While option 2 seems obviously the safest solution, it is important to realise that the majority of systems programming is done in a memory-unsafe language, meaning it does allow for option 1 unless explicitly and correctly instructed otherwise.
The implications of memory unsafety
You might think: "This seems so minor, why should we care?" The problem is that oversights like in the example and similar common mistakes can result in unexpected crashes and vulnerabilities. In fact, together they cause an insane number of vulnerabilities: 50-70% of all software security bugs are caused by these memory-unsafe operations.
" ~70% of the vulnerabilities Microsoft assigns a CVE each year continue to be memory safety issues."
Let's say that again: the foundations of our operating systems and digital infrastructure are memory unsafe. Their safety relies entirely on people not making these types of mistakes.
With the existence of memory-safe languages like Rust, we now have the tools to change this.
Why do we sponsor Tectonics?
The Tectonics event has four funders, and we are one of them. The investments range from $5k to $30k. The yearly revenues of the other investing companies (that we know...) are $625M and $279B (yes, billion). And then there is Tweede golf, with a revenue of about $1.5M a year. It's an understatement to say we are a bit smaller than the other funders. (We tried to make a chart of these numbers, but they were, well, off-the-chart.)
So then why did we decide to fund this event? Why not leave it to the big players?
It isn't so we can be the only green logo on the event page, we promise.
The answer is this: getting to a more memory-safe future, faster - is exactly what we have been working towards as well. Rust is our chosen vessel and digital infrastructure is ground zero.
We want to contribute to rebuilding critical components of the software that we as a society rely on. Our conviction is that - while defending against attacks is necessary - improving the inherent robustness of critical software is both essential and feasible. To quote a recent CISA report:
The software industry needs more secure products, not more security products. Software manufacturers should lead that transformation.
That resonates with what we have been saying on our website for years:
An ounce of prevention is worth a pound of cure - even more so in software.
We want to continue to work with partners who share this conviction, and Tectonics is the opportunity to jointly take steps forward.
State of the political arena
Having the tools to make our digital infrastructure memory safe is not enough. It will take time and effort from engineers, and thus money. It will require an incentive and ideally a global one.
The USA is at the forefront in this regard, with memory safety making it into US law in December 2022. The law is advisory rather than restrictive, but still an excellent first step in memory safety's "momentum from being viewed as an unrealistic endeavor to one that is being solved". 
Currently in the United States, efforts to make critical infrastructure memory safe are largely funded by the industry itself.
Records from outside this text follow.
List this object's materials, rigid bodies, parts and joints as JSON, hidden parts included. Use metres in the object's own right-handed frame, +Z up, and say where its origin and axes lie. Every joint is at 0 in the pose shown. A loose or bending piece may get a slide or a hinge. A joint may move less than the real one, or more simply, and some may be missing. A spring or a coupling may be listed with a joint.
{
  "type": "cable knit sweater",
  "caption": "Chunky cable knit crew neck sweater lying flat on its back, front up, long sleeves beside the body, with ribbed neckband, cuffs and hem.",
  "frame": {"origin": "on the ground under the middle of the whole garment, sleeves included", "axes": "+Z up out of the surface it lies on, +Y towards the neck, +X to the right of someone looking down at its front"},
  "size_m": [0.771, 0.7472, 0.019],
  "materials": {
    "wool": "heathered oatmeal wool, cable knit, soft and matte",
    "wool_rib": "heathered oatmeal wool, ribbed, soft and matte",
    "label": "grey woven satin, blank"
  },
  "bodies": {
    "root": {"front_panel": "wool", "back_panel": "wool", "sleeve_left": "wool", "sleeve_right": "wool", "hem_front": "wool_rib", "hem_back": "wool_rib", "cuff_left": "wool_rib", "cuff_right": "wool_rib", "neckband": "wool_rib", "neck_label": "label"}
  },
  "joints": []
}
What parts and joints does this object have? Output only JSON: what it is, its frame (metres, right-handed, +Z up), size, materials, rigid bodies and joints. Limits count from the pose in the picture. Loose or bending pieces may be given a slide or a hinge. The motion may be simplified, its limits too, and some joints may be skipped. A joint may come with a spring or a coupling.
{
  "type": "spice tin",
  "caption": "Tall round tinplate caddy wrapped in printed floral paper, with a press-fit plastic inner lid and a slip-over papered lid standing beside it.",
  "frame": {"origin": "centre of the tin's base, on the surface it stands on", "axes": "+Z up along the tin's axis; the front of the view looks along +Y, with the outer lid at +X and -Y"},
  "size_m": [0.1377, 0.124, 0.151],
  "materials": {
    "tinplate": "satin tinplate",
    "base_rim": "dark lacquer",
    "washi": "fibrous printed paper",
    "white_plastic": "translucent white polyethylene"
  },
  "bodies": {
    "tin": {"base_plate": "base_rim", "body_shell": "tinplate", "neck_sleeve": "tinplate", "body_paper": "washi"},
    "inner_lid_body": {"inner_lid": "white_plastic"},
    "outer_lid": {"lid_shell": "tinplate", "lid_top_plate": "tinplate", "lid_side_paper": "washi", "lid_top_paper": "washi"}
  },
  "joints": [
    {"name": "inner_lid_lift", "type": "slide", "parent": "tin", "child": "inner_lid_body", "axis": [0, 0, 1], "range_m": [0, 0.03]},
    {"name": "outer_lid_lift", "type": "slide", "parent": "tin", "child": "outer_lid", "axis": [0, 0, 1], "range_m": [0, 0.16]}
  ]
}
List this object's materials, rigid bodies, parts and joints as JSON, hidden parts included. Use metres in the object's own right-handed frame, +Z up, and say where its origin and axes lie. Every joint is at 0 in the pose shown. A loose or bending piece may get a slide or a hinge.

For example, The Internet Security Research Group's Prossimo initiative is the original promoter of memory safety. They collect money from large industry stakeholders like Mozilla, Cisco and Google, to name just a few. Prossimo then invests these funds in memory-safe implementations of various parts of the internet. Examples of these projects include Rustls, the Linux kernel and sudo and su.
In Europe, the political arena is a bit more diverse. Internet security, and memory safety as a subset of that, are part of the discussion, though not yet part of any laws.
There is, however, at least one European country that is ahead of the game. The German government is investing community money in strengthening our digital infrastructure. They do this through the Sovereign Tech Fund, not because of any laws, but because the people behind the STF managed to impart the relevance of this cause to the authorities. And they listened. Examples of STF-funded memory safety projects include Pendulum, OpenMLS and Prossimo.
It is safe to say that these initiatives are giant leaps for our digital infrastructure; And at the same time, they are baby steps if you consider the gap between their scope (i.e. the work still to be done) and the current involvement of governments.
And that brings us back to Tectonics. It is our hope that by facilitating the discussion, and by carrying it outside the office, to the policy-makers, the gap between industry and governments can eventually be bridged.
In the meantime, we hope to meet like-minded individuals (whether they are practitioners, technical leaders or policy-makers), as well as find sufficient funding, so that we can continue to work on strengthening critical infrastructure.
At Tweede golf we are convinced that if software is written in Rust, it will be more robust (compared to legacy languages such as C, C++ or Java), and more efficient (compared to code written in PHP or Python and again, Java).
In order to get more robust software out there, we have to get Rust code running on computers of people who are not themselves Rust developers.